If bn=1b_{n}=1 then LB1>LB3LB1>LB3 if an+1/(3+2log2)qn12qna_{n+1}^{/}\geq(3+2\log 2)-\frac{q_{n-1}-2}{q_{n}} or if N/qn23logqn+1log2N/q_{n}\leq 2-\frac{3}{\log q_{n}+1-\log 2}. If neither condition holds, we may still have LB1>LB3LB1>LB3 but it is no longer guaranteed.

Proof.

For bn=1b_{n}=1 we have C3C\geq-3

C=(2b)logqnb(1log2)(1+2log2)C=(2-b)\log q_{n}-b(1-\log 2)-(1+2\log 2) and b<2b<2. Put b=2λb=2-\lambda then C=λlogqn+λ(1log2)3C=\lambda\log q_{n}+\lambda(1-\log 2)-3 so C0C\geq 0 for λ3logqn+1log2\lambda\geq\frac{3}{\log q_{n}+1-\log 2}. Hence given any fixed λ\lambda we will always have C>0C>0 for large enough qnq_{n}, but it is also true that C<0C<0 if λ\lambda is small enough. Put λ=2Nqn=kqn\lambda=2-\frac{N}{q_{n}}=\frac{k}{q_{n}} for some 1kqn1\leq k\leq q_{n}, so for large qnq_{n} there will always be values of N2qn1N\leq 2q_{n}-1 which give C<0C<0, namely N=2qnkN=2q_{n}-k where k<3qnlogqn+1log2k<\frac{3q_{n}}{\log q_{n}+1-\log 2} and kqnk\leq q_{n}. For these, taking b<2b<2 gives LB1LB3>(qn+1/2qnlog2)3qn2LB1-LB3>\left(q_{n+1}^{/}-2q_{n}\log 2\right)-3q_{n}-2 which is positive if qn+1/(3+2log2)qn+2q_{n+1}^{/}\geq(3+2\log 2)q_{n}+2. This gives an+1/qn+qn1(3+2log2)qn+2a_{n+1}^{/}q_{n}+q_{n-1}\geq(3+2\log 2)q_{n}+2 or an+1/(3+2log2)qn12qna_{n+1}^{/}\geq(3+2\log 2)-\frac{q_{n-1}-2}{q_{n}}, which is guaranteed true for an+1>4a_{n+1}>4 and often true for an+1=4a_{n+1}=4 (specifically when 1an+2/>2log21qn12qn)\frac{1}{a_{n+2}^{/}}>2\log 2-1-\frac{q_{n-1}-2}{q_{n}}). When it is false, we may still have LB1>LB3LB1>LB3, but it is no longer guaranteed. ∎

In summary LB1>LB3LB1>LB3 if bn>1b_{n}>1 or if bn=1b_{n}=1 and an+1/(3+2log2)qn12qna_{n+1}^{/}\geq(3+2\log 2)-\frac{q_{n-1}-2}{q_{n}} or N/qn23logqn+1log2N/q_{n}\leq 2-\frac{3}{\log q_{n}+1-\log 2}. It is possible that given α\alpha and taking into account more terms of the Ostrowski expansion we could obtain give a refined lower bound always guaranteed to exceed LB3LB3 for large enough NN. On the other hand LB3LB3 exploits the convexity of 1x\frac{1}{\left\|x\right\|} which our method does not. Possibly this guarantees LB3>LB1LB3>LB1 in certain circumstances. We leave this as a conjecture.

Conjecture 116.

The estimate for SN1xS_{N}\frac{1}{\left\|x\right\|} in (8.8) can be improved beyond the current estimate for Sbnqn1xS_{b_{n}q_{n}}\frac{1}{\left\|x\right\|} to the point where it always exceeds LB3LB3 for large enough NN.

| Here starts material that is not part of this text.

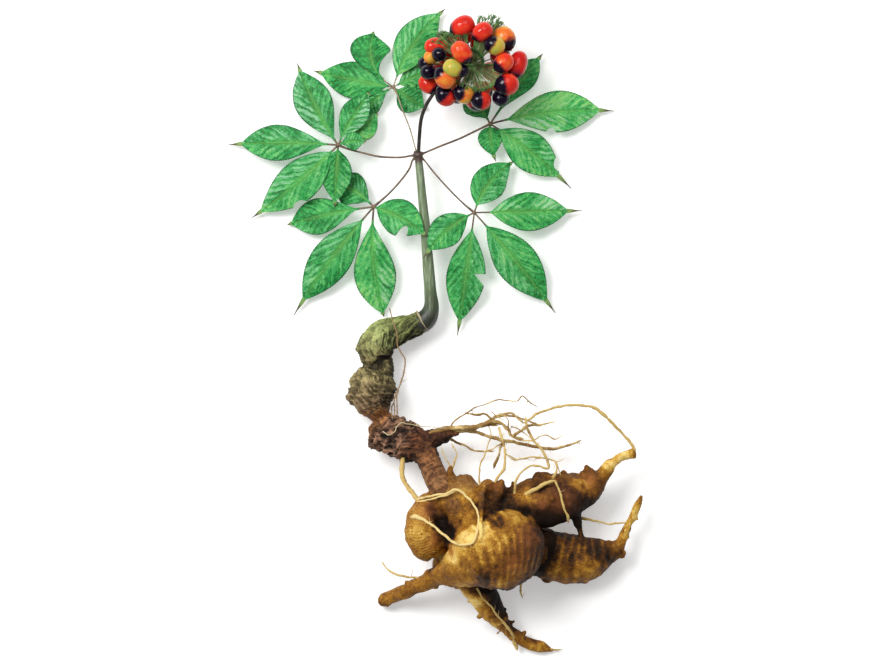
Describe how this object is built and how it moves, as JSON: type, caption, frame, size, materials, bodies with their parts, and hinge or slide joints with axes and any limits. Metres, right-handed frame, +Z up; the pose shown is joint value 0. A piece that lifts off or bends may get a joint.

9.5. The sum of the anti-symmetrisation of reciprocals SN(θθ¯)=r=1N1{rα}11{rα}S_{N}(\theta-\overline{\theta})=\sum_{r=1}^{N}\frac{1}{\{r\alpha\}}-\frac{1}{1-\{r\alpha\}}

Analysis Anti-symmetric functions have been less thoroughly investigated than the lower bounded functions studied above. As far as we are aware, published results to date have not included estimates of the asymptotic constants. We will also restrict ourselves to Landau notation, and focus instead on showing how we can obtain such results very quickly. Note that for anti-symmetric functions, we can expect lower bounds to be similar to the negative of the upper bounds, so we will consider only the upper bound here.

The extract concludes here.